▶ **Your task**
Copy out each line exactly as it appears.
--
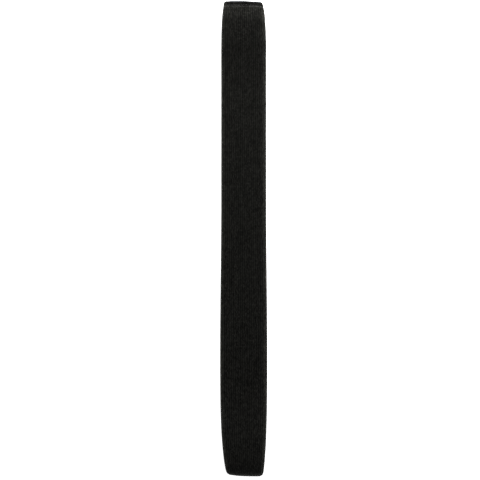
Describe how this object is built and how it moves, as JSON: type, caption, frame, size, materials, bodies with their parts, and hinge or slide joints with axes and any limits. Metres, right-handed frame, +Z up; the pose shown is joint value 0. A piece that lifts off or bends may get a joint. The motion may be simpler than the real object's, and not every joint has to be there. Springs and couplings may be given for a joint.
{
  "type": "sports headband",
  "caption": "Closed elastic loop of padded ribbed stretch knit, lying flat in two leaves, worn round the head to hold hair back and take sweat.",
  "frame": {"origin": "middle of the band's footprint, on the surface that it lies on", "axes": "+Y along the band, towards the fold that holds the join; +X across it; +Z up"},
  "size_m": [0.023, 0.2366, 0.0106],
  "materials": {
    "shell_knit": "matt black ribbed stretch knit",
    "lining_knit": "matt black wicking knit",
    "elastic_web": "knitted elastic",
    "sewing_thread": "black polyester thread",
    "tape_weave": "soft black twill tape",
    "silicone_grip": "satin black silicone"
  },
  "bodies": {
    "root": {"outer_shell": "shell_knit", "elastic_core": "elastic_web", "inner_lining": "lining_knit", "hem_stitching_left": "sewing_thread", "hem_stitching_right": "sewing_thread", "grip_strip_left": "silicone_grip", "grip_strip_centre": "silicone_grip", "grip_strip_right": "silicone_grip", "join_thread": "sewing_thread", "seam_tape": "tape_weave", "tape_stitching_front": "sewing_thread", "tape_stitching_back": "sewing_thread"}
  },
  "joints": []
}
--
▶ **Task output**
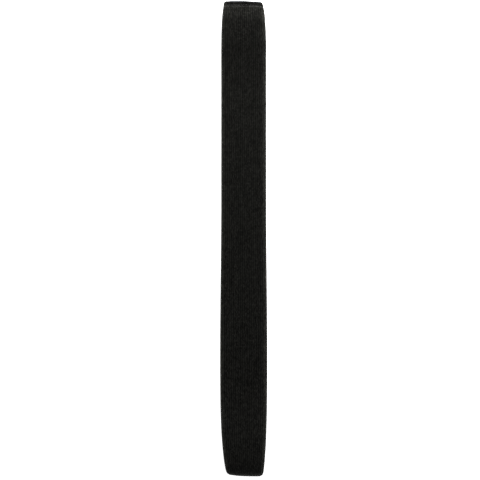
Describe how this object is built and how it moves, as JSON: type, caption, frame, size, materials, bodies with their parts, and hinge or slide joints with axes and any limits. Metres, right-handed frame, +Z up; the pose shown is joint value 0. A piece that lifts off or bends may get a joint. The motion may be simpler than the real object's, and not every joint has to be there. Springs and couplings may be given for a joint.
{
  "type": "sports headband",
  "caption": "Closed elastic loop of padded ribbed stretch knit, lying flat in two leaves, worn round the head to hold hair back and take sweat.",
  "frame": {"origin": "middle of the band's footprint, on the surface that it lies on", "axes": "+Y along the band, towards the fold that holds the join; +X across it; +Z up"},
  "size_m": [0.023, 0.2366, 0.0106],
  "materials": {
    "shell_knit": "matt black ribbed stretch knit",
    "lining_knit": "matt black wicking knit",
    "elastic_web": "knitted elastic",
    "sewing_thread": "black polyester thread",
    "tape_weave": "soft black twill tape",
    "silicone_grip": "satin black silicone"
  },
  "bodies": {
    "root": {"outer_shell": "shell_knit", "elastic_core": "elastic_web", "inner_lining": "lining_knit", "hem_stitching_left": "sewing_thread", "hem_stitching_right": "sewing_thread", "grip_strip_left": "silicone_grip", "grip_strip_centre": "silicone_grip", "grip_strip_right": "silicone_grip", "join_thread": "sewing_thread", "seam_tape": "tape_weave", "tape_stitching_front": "sewing_thread", "tape_stitching_back": "sewing_thread"}
  },
  "joints": []
}